A variety of other things is going on, though, as well.
On August 17 at Art Klub NOLA (1941 Arts St.), Hannah Krafcik & Emily Jones will perform switch in which intimate and evocative scenarios will unfold as the dancers move in and out of contact with one another, leaving everything up for interpretation. Antics are steeped in curiosity about power dynamics which will be shaped by their close proximity to the audience.
In a very different vein, Hello Muddahs!–The Wacky World of Allan Sherman plays at Monkey Hill Bar (6100 Magazine) on August 25, September 1 and 8. This tribute to the writer and producer of I’ve Got A Secret will feature his songs on topics from the mundane (Green Stamps, coffee machines, bones and skin) to the absurd (Martian women, herrings and hippopotami) as well as his classic one from Camp Granada, Hello Muddah, Hello Fadda.
Becky Allen, Alden Hagardorn, Larry Beron and Phil Melancon are da muddahs who will bring forth the merriment.
There should be lots of merriment at the Saenger Theatre on August 25 when the B-52s come to town to celebrate their 40th Anniversary and take us on a trip back to the ’70s and ’80s with Special Guests OMD (Orchestral Manoeuvres in the Dark) and Berlin. Front man Fred Schneider advises, “Woo-hoo! Dust off those go-go boots and shine your dancing shoes because the B-52s are coming!”
Also coming is the return of Daniel Nardicio’s Bette, Bathhouse and Beyond on September 1 when singer and comedienne Amber Martin will recreate one of Bette Midler’s iconic 1971 shows at NYC’s infamous gay bathhouse, The Continental Baths, with her “Barry Manilow” pianist Drew Brody.

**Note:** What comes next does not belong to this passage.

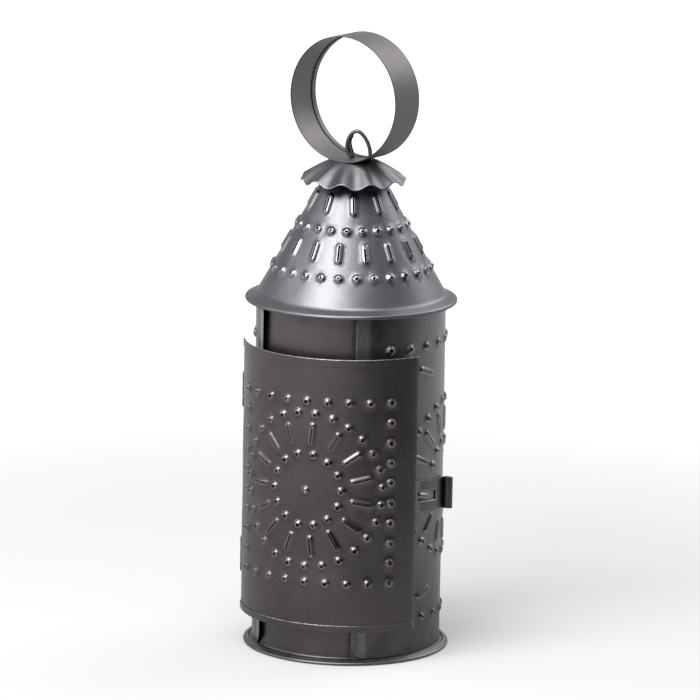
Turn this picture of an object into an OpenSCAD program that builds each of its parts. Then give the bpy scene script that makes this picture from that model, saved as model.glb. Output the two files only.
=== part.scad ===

The audience at the AllWays Lounge will be required to don only towels (provided by the DWORLD NOLA staff) to conjure up the vibe of yesteryear as Johnny Dynell, part-time NOLA resident and longtime DJ, will be playing “Bathhouse Disco” from the era. Expect the unexpected, too, at B, B and B as surprise musical guests will also drop by for an evening of decadent fun.